Renewables Get a Boost
Here’s the silver lining to all this. As much as the war has been disastrous for global energy markets, it’s also accelerated the push towards renewable energy. Europe, in particular, has realized how dangerous it is to rely on one major supplier (especially when that supplier is Russia). So, countries like Germany have doubled down on wind and solar power projects, trying to fast-track their transition to cleaner, more sustainable energy sources.
The war has done something years of climate conferences couldn’t—made governments take energy independence seriously. Of course, this doesn’t mean we’ll see a full shift to renewables overnight. Fossil fuels still dominate, but the gears are turning faster now. The investments being made in renewables today could reshape the energy landscape in the next decade.

The Future of Energy Markets
So, where does this leave us? The Russia-Ukraine conflict has thrown global energy markets into turmoil, and the effects are far from over.
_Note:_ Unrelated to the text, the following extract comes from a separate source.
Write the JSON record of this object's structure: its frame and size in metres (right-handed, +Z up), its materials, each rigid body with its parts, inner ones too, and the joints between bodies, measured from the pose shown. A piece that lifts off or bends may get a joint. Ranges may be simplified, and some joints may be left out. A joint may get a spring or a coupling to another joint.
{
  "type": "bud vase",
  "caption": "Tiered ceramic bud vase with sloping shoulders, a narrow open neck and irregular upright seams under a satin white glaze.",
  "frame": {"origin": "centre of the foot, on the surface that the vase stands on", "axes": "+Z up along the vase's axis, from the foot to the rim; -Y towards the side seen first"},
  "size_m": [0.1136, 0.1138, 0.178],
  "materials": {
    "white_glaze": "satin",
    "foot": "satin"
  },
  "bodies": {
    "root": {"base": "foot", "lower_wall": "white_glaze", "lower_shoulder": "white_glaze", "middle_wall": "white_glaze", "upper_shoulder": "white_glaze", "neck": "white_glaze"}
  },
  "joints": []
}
Here are a few things to keep an eye on:
• Europe’s new energy strategy: Europe is investing heavily in LNG infrastructure and renewables, meaning they’re likely to reduce their dependence on Russian gas permanently.
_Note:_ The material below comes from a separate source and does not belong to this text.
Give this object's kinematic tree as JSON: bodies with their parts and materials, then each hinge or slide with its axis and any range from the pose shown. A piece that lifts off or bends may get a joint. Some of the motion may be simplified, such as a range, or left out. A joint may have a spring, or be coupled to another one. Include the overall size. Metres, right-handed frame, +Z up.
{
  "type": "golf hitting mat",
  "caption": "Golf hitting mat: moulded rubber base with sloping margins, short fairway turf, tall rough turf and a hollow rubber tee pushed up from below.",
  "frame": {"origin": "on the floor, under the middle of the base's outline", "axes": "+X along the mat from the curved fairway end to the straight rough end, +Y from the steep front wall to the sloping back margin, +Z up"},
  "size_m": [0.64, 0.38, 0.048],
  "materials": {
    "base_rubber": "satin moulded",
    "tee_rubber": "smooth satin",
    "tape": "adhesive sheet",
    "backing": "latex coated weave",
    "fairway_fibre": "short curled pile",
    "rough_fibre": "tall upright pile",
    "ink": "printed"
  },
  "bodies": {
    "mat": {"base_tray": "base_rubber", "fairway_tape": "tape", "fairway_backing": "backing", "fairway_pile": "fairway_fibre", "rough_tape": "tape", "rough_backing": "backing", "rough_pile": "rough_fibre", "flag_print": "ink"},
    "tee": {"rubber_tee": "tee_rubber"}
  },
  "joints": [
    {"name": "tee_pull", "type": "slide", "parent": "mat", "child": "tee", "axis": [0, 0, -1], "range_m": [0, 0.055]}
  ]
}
• Russia’s pivot to Asia: With Western markets cut off, Russia is building closer ties with China and India. This could lead to the formation of a new energy bloc in Asia.
• OPEC’s steady hand: OPEC is enjoying the higher prices and isn’t likely to flood the market anytime soon. Saudi Arabia, in particular, has been playing a careful game, ensuring their profits stay high.
• The U.S.’s new role: The U.S. has stepped up as a major supplier of both oil and LNG, solidifying its role as a global energy powerhouse.
• Renewables: The war has kick-started a faster shift toward renewables, especially in Europe. While it won’t replace fossil fuels anytime soon, the investment is significant.

In short, the world’s energy landscape has changed, and we’re only just starting to see how deep these changes go. As countries adjust to this new reality, the geopolitical implications of the Russia-Ukraine conflict will continue to reverberate through global energy markets for years to come.